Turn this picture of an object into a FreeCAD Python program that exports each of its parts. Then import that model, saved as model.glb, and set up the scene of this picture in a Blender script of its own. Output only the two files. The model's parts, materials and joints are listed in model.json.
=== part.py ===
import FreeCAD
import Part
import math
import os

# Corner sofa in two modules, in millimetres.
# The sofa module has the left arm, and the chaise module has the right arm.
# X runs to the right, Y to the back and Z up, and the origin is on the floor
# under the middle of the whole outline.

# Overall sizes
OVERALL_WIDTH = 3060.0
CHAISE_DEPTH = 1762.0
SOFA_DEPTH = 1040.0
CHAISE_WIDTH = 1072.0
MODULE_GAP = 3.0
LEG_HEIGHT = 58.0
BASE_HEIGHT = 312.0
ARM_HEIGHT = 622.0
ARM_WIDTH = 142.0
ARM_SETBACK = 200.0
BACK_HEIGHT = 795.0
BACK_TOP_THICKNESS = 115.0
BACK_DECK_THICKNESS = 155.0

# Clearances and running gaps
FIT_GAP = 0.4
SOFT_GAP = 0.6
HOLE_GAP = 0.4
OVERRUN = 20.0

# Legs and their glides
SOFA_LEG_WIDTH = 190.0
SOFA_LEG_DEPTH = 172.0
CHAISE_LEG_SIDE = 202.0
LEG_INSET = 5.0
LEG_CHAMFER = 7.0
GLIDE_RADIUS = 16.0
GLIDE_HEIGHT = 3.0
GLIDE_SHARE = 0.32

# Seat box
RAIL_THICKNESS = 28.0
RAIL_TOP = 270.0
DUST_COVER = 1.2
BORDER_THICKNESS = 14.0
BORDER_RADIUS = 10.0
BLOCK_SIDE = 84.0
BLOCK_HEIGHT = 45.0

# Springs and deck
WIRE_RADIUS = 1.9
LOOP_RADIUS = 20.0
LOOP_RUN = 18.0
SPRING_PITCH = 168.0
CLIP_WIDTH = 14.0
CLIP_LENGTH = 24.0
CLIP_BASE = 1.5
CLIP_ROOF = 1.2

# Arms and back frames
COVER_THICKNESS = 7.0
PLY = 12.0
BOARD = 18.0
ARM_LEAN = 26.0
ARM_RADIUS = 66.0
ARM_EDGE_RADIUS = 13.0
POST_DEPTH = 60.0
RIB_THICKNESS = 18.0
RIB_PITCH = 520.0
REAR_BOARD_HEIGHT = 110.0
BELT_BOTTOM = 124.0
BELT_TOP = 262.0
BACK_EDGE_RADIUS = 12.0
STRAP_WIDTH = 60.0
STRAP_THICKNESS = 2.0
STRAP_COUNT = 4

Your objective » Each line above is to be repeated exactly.

Solution below »
Turn this picture of an object into a FreeCAD Python program that exports each of its parts. Then import that model, saved as model.glb, and set up the scene of this picture in a Blender script of its own. Output only the two files. The model's parts, materials and joints are listed in model.json.
=== part.py ===
import FreeCAD
import Part
import math
import os

# Corner sofa in two modules, in millimetres.
# The sofa module has the left arm, and the chaise module has the right arm.
# X runs to the right, Y to the back and Z up, and the origin is on the floor
# under the middle of the whole outline.

# Overall sizes
OVERALL_WIDTH = 3060.0
CHAISE_DEPTH = 1762.0
SOFA_DEPTH = 1040.0
CHAISE_WIDTH = 1072.0
MODULE_GAP = 3.0
LEG_HEIGHT = 58.0
BASE_HEIGHT = 312.0
ARM_HEIGHT = 622.0
ARM_WIDTH = 142.0
ARM_SETBACK = 200.0
BACK_HEIGHT = 795.0
BACK_TOP_THICKNESS = 115.0
BACK_DECK_THICKNESS = 155.0

# Clearances and running gaps
FIT_GAP = 0.4
SOFT_GAP = 0.6
HOLE_GAP = 0.4
OVERRUN = 20.0

# Legs and their glides
SOFA_LEG_WIDTH = 190.0
SOFA_LEG_DEPTH = 172.0
CHAISE_LEG_SIDE = 202.0
LEG_INSET = 5.0
LEG_CHAMFER = 7.0
GLIDE_RADIUS = 16.0
GLIDE_HEIGHT = 3.0
GLIDE_SHARE = 0.32

# Seat box
RAIL_THICKNESS = 28.0
RAIL_TOP = 270.0
DUST_COVER = 1.2
BORDER_THICKNESS = 14.0
BORDER_RADIUS = 10.0
BLOCK_SIDE = 84.0
BLOCK_HEIGHT = 45.0

# Springs and deck
WIRE_RADIUS = 1.9
LOOP_RADIUS = 20.0
LOOP_RUN = 18.0
SPRING_PITCH = 168.0
CLIP_WIDTH = 14.0
CLIP_LENGTH = 24.0
CLIP_BASE = 1.5
CLIP_ROOF = 1.2

# Arms and back frames
COVER_THICKNESS = 7.0
PLY = 12.0
BOARD = 18.0
ARM_LEAN = 26.0
ARM_RADIUS = 66.0
ARM_EDGE_RADIUS = 13.0
POST_DEPTH = 60.0
RIB_THICKNESS = 18.0
RIB_PITCH = 520.0
REAR_BOARD_HEIGHT = 110.0
BELT_BOTTOM = 124.0
BELT_TOP = 262.0
BACK_EDGE_RADIUS = 12.0
STRAP_WIDTH = 60.0
STRAP_THICKNESS = 2.0
STRAP_COUNT = 4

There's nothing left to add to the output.